Tuesday, September 9, 2008

Piety Parade

A characteristically detailed essay in the Sept. 8 issue of The New Yorker raises the always-hot issue of faith-based voting.

In “Party Faithful,” author Peter J. Boyer’s big-picture implication is that Barack Obama has a realistic chance to wrest large chunks of a dependable core constituency away from a Republican Party still lukewarm toward, and skeptical about, the religious convictions of John McCain.

With the up-front acknowledgement that I am among the world’s worst political handicappers and analysts, I’m not so sure Boyer is right. More to the point, in this specific context I’m not sure I care.

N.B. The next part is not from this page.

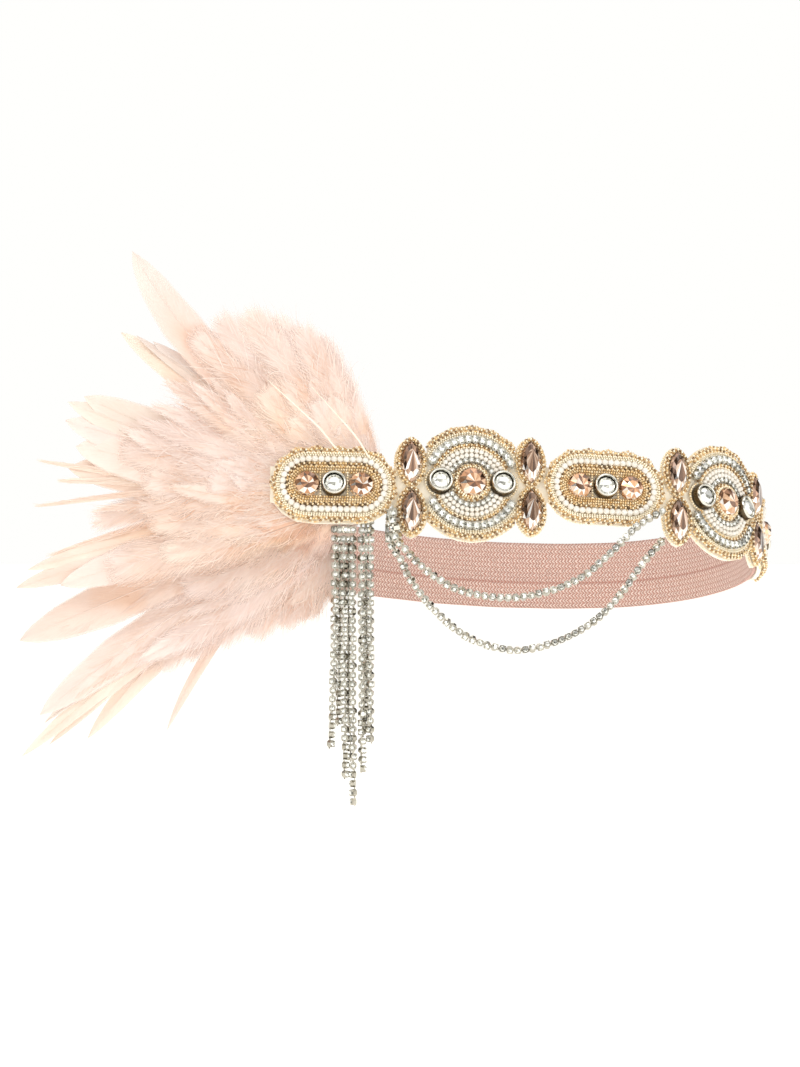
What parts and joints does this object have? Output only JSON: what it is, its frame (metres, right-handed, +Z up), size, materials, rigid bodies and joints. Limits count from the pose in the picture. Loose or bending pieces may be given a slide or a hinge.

Both McCain and Obama – as Boyer notes and every observer is well aware – have “values voter” problems. McCain first alienated his party’s right wing by condemning its two highest-profile evangelical polemicists, Pat Robertson and Jerry Falwell, as “agents of intolerance"; he soon thereafter alienated the political center by accepting the endorsement of wing-nut End Timer John Hagee.

Obama, of course, has – and deserves – a Jeremiah Wright problem he will never completely shake as he tries to convince Americans in the political center, where elections are won, that he respects and shares their convictions.

Boyer’s essay begins with a detailed analysis of how Karl Rove engineered a “Catholic strategy” for George W. Bush, using as his blueprint Ralph Reed’s earlier success in mobilizing evangelical Protestants. That a lengthy essay on the politics of faith begins on those notes should tell us something about what we’re really dealing with here.

This is election-as-jihad, an exercise in chest-thumping public piety that has probably always been with us, but which has become a cynical political science over the last 30 years or so.

It hijacks the language and postures of faith -- not faith as a defining value system that might tell us something profound and authentic about the men and women who would lead us, but as a carefully and calculatedly crafted tool – one shaped suspiciously like a wedge.

With this tool gripped firmly in hand and waved high aloft for all to see, politicians swagger through campaigns not like Lincoln and Douglas debating for an Illinois Senate seat in 1858, but rather like the King and the Duke in Huckleberry Finn gleefully exploiting the Christian charity of gullible hicks at a tent revival.

Boyer concludes that Obama has “begun to transform the faith-unfriendly Democratic image that made the Republicans’ 2000 and 2004 strategies possible.” It’s a transformation which even Rove claims to admire:

“The overt hostility of some elements of the Democratic Party is being usefully scrubbed away by Obama,” Rove tells Boyer. “And, for that, everybody in America ought to be thankful.”

So Karl Rove looks approvingly on Barack Obama’s appropriation of the rhetoric of faith. For that, everybody in America ought to be skeptical.